== Exercise details ==
All lines in which the word "saved" occurs are to be extracted.

== Data supplied ==
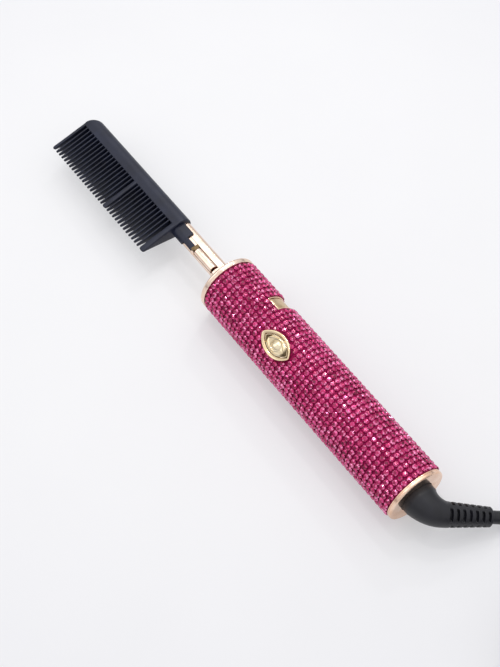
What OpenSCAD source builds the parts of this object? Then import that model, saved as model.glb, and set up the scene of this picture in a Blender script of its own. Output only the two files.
...
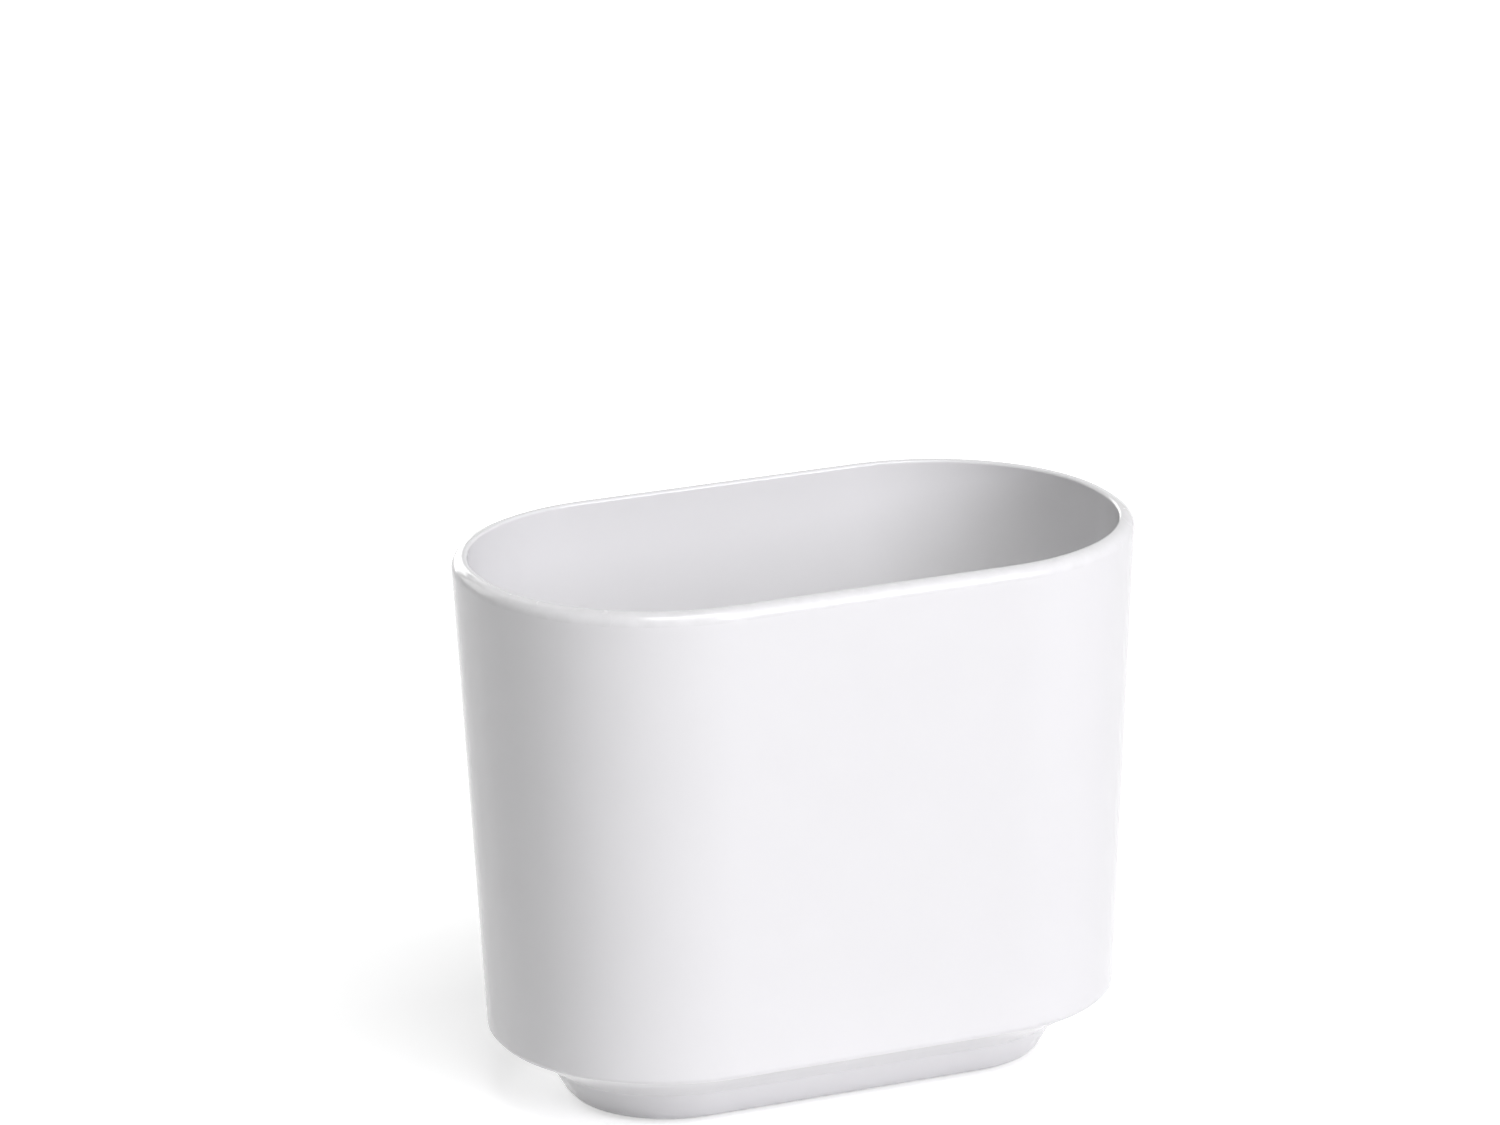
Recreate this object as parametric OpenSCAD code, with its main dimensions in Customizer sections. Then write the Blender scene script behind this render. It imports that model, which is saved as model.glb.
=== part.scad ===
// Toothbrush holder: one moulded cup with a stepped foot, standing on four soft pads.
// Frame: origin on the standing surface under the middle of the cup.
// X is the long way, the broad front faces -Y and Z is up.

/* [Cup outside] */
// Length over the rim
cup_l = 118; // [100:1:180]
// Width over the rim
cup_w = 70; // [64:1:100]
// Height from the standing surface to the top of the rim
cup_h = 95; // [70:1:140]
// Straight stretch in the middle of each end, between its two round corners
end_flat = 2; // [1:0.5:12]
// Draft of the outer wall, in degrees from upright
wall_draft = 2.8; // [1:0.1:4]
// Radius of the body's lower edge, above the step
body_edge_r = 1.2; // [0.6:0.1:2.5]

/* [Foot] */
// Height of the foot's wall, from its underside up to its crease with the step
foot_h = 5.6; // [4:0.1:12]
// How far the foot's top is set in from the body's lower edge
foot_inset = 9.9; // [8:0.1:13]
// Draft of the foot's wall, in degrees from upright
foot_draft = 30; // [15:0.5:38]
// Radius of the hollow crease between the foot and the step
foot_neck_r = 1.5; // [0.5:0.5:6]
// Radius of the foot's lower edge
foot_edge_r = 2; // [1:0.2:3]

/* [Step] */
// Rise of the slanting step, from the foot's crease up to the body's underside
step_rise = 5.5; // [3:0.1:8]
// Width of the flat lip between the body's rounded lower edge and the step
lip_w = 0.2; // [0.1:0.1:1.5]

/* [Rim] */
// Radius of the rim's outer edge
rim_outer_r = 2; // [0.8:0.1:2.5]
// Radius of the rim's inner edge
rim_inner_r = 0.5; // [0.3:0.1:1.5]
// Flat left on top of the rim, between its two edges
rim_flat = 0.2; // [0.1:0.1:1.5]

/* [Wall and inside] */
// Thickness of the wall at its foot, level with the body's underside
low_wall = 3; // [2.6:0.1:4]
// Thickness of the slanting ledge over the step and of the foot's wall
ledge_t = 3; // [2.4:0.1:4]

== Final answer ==
What OpenSCAD source builds the parts of this object? Then import that model, saved as model.glb, and set up the scene of this picture in a Blender script of its own. Output only the two files.
Recreate this object as parametric OpenSCAD code, with its main dimensions in Customizer sections. Then write the Blender scene script behind this render. It imports that model, which is saved as model.glb.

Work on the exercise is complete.